If the words of a mantra are unfamiliar or meaningless, so much the better. Notarianni recalls a friend who, “when she felt her mind go off the rails, started singing that old song, Mairzy Doats (and dozy doats).”
While chanting the mantra, aloud or silently, he told them, it helps to hold a calming image in mind. He favors a closeup of the serene face of the Buddha.
“The mantra is the gatekeeper. You’re closing all the gates where those thoughts can get in.”
The second and final chant of the session is just the word “om,” but Notarianni demonstrates in a deep voice how to stretch it out into three long continuous syllables: ah-oh-om.
“It’s easy to remember, so it’s a mantra you can do anywhere.”
The recorded monks’ chanting is loud enough to produce a vibrating sensation. He had already warned the group to adjust their hearing aids. A rolling thunder of “oms” continues for about 10 minutes as everyone in the room sits with eyes closed, some of them chanting along. When the recording ends, Notarianni and his audience gradually open their eyes.
There is deep silence in the room.
“Do you see what that does?” asks Notarianni. “Somehow it drowns out all the other stuff, and then, aaaaah, our minds are quiet, so peaceful and beautiful. You guys were saying it pretty loudly. Did you notice that the vibration helps? It just aligns everything.”

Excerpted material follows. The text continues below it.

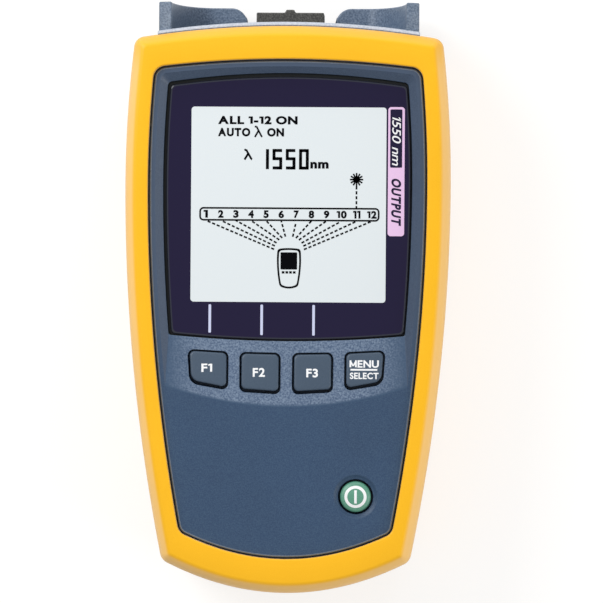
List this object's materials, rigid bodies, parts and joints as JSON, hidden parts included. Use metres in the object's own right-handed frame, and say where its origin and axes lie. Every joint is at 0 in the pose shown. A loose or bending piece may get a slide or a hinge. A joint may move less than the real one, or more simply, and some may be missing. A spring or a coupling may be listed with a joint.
{
  "type": "optical light source",
  "caption": "Handheld fibre light source in a soft yellow holster, with an LCD, soft keys, a power key and a capped multi-fibre port between two guards.",
  "frame": {"origin": "middle of the bounding box, on the surface that the holster's back rests on", "axes": "+Z out of the front face, +Y towards the connector end, +X to the right seen from the front"},
  "size_m": [0.086, 0.156, 0.04],
  "materials": {
    "holster_rubber": "soft satin",
    "slate_plastic": "fine texture",
    "key_rubber": "matt",
    "power_key": "satin",
    "display_window": "gloss, printed from behind",
    "lcd": "grey reflective",
    "light_plastic": "moulded",
    "black_plastic": "moulded",
    "black_rubber": "matt",
    "board": "solder mask",
    "steel": "plated",
    "cell_jacket": "satin",
    "fibre_jacket": "moulded"
  },
  "bodies": {
    "instrument": {"holster": "holster_rubber", "front_case": "slate_plastic", "rear_case": "slate_plastic", "port_guard": "slate_plastic", "case_seal": "black_rubber", "display_lens": "display_window", "lcd_panel": "lcd", "lcd_holder": "light_plastic", "light_guide": "light_plastic", "contact_strip": "black_rubber", "keypad_mat": "black_rubber", "power_mat": "black_rubber", "main_board": "board", "processor": "black_plastic", "driver_chip": "black_plastic", "laser_module": "steel", "fibre_ribbon": "fibre_jacket", "inner_plug": "fibre_jacket", "port_adapter": "black_plastic", "adapter_clip": "steel", "battery_door": "slate_plastic", "door_screw": "steel", "battery_1": "cell_jacket", "battery_2": "cell_jacket", "battery_spring_1": "steel", "battery_spring_2": "steel", "contact_link": "steel", "contact_plus": "steel", "contact_minus": "steel", "case_screw_1": "steel", "case_screw_2": "steel", "case_screw_3": "steel", "case_screw_4": "steel", "board_screw_1": "steel", "board_screw_2": "steel", "board_screw_3": "steel", "board_screw_4": "steel"},
    "f1": {"key_f1": "key_rubber"},
    "f2": {"key_f2": "key_rubber"},
    "f3": {"key_f3": "key_rubber"},
    "menu": {"key_menu": "key_rubber"},
    "power": {"power_key": "power_key"},
    "cap": {"port_cap": "black_plastic"}
  },
  "joints": [
    {"name": "f1_press", "type": "slide", "parent": "instrument", "child": "f1", "axis": [0, 0, -1], "range_m": [0, 0.0008], "stiffness_N_per_m": 1200},
    {"name": "f2_press", "type": "slide", "parent": "instrument", "child": "f2", "axis": [0, 0, -1], "range_m": [0, 0.0008], "stiffness_N_per_m": 1200},
    {"name": "f3_press", "type": "slide", "parent": "instrument", "child": "f3", "axis": [0, 0, -1], "range_m": [0, 0.0008], "stiffness_N_per_m": 1200},
    {"name": "menu_press", "type": "slide", "parent": "instrument", "child": "menu", "axis": [0, 0, -1], "range_m": [0, 0.0008], "stiffness_N_per_m": 1200},
    {"name": "power_press", "type": "slide", "parent": "instrument", "child": "power", "axis": [0, 0, -1], "range_m": [0, 0.0008], "stiffness_N_per_m": 1200},
    {"name": "cap_pull", "type": "slide", "parent": "instrument", "child": "cap", "axis": [0, 1, 0], "range_m": [0, 0.007]}
  ]
}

Over the years, Krug and Notarianni have formed a mutual admiration society. He calls her a “vibrant person” who has shown a strong interest in learning more. “She has a much deeper grasp.”
Following Notarianni’s suggestions, Krug meditates every day and pays attention to exercising, eating and sleeping in a healthy fashion and, of course, attending weekly satsang.
“Oh, I could go on and on,” Krug says. “He’s not interested in making big money, he wants to impart his knowledge and he puts it in terms that the layperson can understand. I’ve learned as a result of Tom how to give myself a peaceful mind. He’s my guru.”
Then, remembering what he said at the beginning of that day’s satsang, she corrects herself. “He has shown me how to be my own guru.”
Notarianni holds regular sessions on Wednesdays at the Duncan Center in Delray Beach.